A study involving 230 patients with multiple sclerosis (MS) who had not sufficiently responded to previous medications were treated with Sativex® (nabiximols) as an add-on treatment. The drug effectively reduced spasticity in the majority of those involved in the study. Sativex® is a medication that was formulated by GW Pharmaceuticals and is proprietary mix of cannabinoids and non-cannabinoid components that primarily includes tetrahydrocannabinol (THC) and cannabidiol (CBD). The medication has been approved for use in treating seizure disorders, spasticity, and other symptoms associated with MS throughout Europe.
The study, which was published in BMC Neurology, took place in Belgium and relied on self-reports from patients that occurred at baseline, and then after 4, 8, and/or 12 weeks of treatment. Some patients reported outcomes 6 (n = 180) and 12 months (n = 113) after continued treatment, as well. Spasticity was measured using the 0-10 spasticity Numerical Rating Scale. Mean spasticity scores declined from 8.1 (±1.08) at baseline to 5.2 (±1.82), 4.6 (±1.69), and 4.1 (±1.78) after 4, 8, and 12 weeks, respectively. Patients who reported continued use after 6 and 12 months reported sustained effects with mean spasticity scores of 4.3 (±1.77) and 4.0 (±1.92), respectively.

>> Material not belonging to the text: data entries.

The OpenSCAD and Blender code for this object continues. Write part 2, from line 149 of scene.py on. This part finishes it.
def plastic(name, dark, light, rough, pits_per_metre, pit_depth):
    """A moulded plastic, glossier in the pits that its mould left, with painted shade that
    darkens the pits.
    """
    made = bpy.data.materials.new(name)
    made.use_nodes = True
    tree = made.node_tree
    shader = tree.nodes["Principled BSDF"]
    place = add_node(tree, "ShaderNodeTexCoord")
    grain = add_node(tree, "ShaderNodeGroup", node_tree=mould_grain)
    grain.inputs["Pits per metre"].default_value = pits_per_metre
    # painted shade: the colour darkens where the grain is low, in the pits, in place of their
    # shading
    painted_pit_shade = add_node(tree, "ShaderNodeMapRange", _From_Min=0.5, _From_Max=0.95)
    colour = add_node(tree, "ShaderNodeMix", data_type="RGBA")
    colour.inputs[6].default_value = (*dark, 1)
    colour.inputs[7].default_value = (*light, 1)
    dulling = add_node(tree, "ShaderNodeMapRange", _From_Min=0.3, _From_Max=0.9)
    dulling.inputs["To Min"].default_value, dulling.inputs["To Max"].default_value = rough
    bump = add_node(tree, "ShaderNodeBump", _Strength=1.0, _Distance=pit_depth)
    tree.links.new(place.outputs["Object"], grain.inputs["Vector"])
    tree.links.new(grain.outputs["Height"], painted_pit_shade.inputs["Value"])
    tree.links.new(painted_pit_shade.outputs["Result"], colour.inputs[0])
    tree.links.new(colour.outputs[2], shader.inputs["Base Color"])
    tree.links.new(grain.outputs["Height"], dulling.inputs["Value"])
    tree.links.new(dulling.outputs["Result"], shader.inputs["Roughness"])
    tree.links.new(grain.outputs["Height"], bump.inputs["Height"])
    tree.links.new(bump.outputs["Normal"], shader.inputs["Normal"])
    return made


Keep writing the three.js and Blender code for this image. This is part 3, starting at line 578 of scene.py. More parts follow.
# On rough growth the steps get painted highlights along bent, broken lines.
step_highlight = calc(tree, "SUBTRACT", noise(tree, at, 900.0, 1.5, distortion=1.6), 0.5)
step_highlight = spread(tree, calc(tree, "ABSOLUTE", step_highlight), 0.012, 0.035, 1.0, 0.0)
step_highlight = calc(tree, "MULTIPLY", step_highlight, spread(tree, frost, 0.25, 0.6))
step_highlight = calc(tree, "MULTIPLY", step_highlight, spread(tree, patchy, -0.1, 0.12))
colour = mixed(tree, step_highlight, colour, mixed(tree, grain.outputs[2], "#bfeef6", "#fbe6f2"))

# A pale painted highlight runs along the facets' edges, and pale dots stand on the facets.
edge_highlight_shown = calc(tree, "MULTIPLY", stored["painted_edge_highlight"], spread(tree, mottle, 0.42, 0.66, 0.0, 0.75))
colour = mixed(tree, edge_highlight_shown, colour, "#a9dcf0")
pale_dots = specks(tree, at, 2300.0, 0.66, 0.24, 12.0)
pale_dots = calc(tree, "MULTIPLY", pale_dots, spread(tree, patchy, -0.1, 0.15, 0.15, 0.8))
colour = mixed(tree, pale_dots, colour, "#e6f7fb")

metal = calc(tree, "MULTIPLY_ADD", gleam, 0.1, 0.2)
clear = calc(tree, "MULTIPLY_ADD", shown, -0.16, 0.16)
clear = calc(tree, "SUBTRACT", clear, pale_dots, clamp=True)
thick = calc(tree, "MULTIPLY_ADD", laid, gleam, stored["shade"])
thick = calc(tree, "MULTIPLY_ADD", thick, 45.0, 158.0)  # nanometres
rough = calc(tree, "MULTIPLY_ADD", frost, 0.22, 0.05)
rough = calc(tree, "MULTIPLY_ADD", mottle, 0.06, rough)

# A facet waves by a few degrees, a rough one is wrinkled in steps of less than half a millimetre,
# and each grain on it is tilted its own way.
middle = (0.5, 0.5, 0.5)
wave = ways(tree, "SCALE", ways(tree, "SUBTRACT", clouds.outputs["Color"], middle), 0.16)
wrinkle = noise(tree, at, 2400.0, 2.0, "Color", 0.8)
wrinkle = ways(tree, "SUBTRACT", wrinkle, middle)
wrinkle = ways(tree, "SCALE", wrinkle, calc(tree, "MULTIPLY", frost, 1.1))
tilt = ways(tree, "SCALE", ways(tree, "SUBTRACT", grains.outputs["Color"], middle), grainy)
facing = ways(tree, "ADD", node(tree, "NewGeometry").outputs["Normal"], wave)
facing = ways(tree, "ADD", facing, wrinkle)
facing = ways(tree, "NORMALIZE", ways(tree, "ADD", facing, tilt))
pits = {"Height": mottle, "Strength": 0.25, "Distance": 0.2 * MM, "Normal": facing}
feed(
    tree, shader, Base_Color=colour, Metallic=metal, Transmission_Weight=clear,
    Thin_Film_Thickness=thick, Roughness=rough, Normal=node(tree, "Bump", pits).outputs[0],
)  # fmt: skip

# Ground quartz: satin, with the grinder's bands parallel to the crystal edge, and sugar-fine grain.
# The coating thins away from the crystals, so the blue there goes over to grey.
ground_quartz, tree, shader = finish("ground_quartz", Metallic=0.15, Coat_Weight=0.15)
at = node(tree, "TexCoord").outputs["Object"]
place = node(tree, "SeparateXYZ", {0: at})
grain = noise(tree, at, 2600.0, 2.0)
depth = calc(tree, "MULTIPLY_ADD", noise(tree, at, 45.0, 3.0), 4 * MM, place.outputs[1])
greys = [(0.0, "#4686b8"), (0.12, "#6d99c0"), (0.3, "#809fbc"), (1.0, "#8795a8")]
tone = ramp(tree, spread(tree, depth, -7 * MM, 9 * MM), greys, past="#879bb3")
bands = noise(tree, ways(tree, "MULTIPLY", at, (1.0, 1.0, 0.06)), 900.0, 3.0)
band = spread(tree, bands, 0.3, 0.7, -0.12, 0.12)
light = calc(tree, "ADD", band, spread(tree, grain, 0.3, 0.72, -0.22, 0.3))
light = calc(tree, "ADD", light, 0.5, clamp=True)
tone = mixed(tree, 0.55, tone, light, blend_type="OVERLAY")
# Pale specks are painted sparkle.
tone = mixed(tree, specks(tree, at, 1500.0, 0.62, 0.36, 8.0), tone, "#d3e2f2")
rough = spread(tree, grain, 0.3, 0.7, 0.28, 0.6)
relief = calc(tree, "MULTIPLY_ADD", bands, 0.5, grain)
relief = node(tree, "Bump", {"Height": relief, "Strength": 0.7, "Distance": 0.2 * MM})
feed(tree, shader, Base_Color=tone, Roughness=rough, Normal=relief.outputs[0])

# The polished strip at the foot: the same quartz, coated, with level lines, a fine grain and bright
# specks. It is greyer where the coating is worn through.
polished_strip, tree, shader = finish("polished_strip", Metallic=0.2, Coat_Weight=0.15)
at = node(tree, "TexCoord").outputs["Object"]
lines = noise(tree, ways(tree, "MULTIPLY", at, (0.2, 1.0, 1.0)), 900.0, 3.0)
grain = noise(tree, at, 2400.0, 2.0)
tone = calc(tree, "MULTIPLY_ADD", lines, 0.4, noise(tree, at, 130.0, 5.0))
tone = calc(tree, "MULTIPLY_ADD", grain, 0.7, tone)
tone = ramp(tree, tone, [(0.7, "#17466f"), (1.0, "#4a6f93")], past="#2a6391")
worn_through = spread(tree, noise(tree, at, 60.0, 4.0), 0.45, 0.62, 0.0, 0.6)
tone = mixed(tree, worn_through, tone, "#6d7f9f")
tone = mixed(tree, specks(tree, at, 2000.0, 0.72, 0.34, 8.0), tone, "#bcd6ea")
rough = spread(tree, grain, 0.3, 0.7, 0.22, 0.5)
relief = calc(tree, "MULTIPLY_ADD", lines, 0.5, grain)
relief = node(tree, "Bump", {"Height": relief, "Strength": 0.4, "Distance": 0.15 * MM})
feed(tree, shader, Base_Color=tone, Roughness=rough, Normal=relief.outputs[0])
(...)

After 4 weeks of treatment, 168 of 230 (73%) of patients reported a minimally clinically important difference (MCID) in symptoms (defined as a greater than 20% improvement in NRS score), while approximately 50% (116) reported a clinically important difference (CID) in symptoms (defined as a greater than 30% improvement in NRS score). This level of improvement was sustained in 89% of patients through week 8 of the treatment. Of the 52 patients who reported MCID but not CID at 4 weeks, 34 reported CID at week 8. Of the remaining 18, 11 progressed to CID at week 12. 9 patients who had reported neither NCID nor CID at 4 weeks reported CID at week 8 and another 7 reported CID at week 12. In total, 171 (74%) of patients reported CID at week 12.
Quality of life scores saw significant improvement, as well, and were measured using the visual analog scale (VAS) component of the EuroQol five-dimensional (EQ-5D) instrument (EQ VAS). Possible scores range from 0-100, with 0 being the worst possible health and 100 being the best. Patient scores rose from 39 at baseline to 52, 57, and 59 after 4, 8, and 12 weeks, respectively. Scores continued to improve at 6- and 12-month follow-ups, where mean EQ VAS scores were 61 and 64, respectively.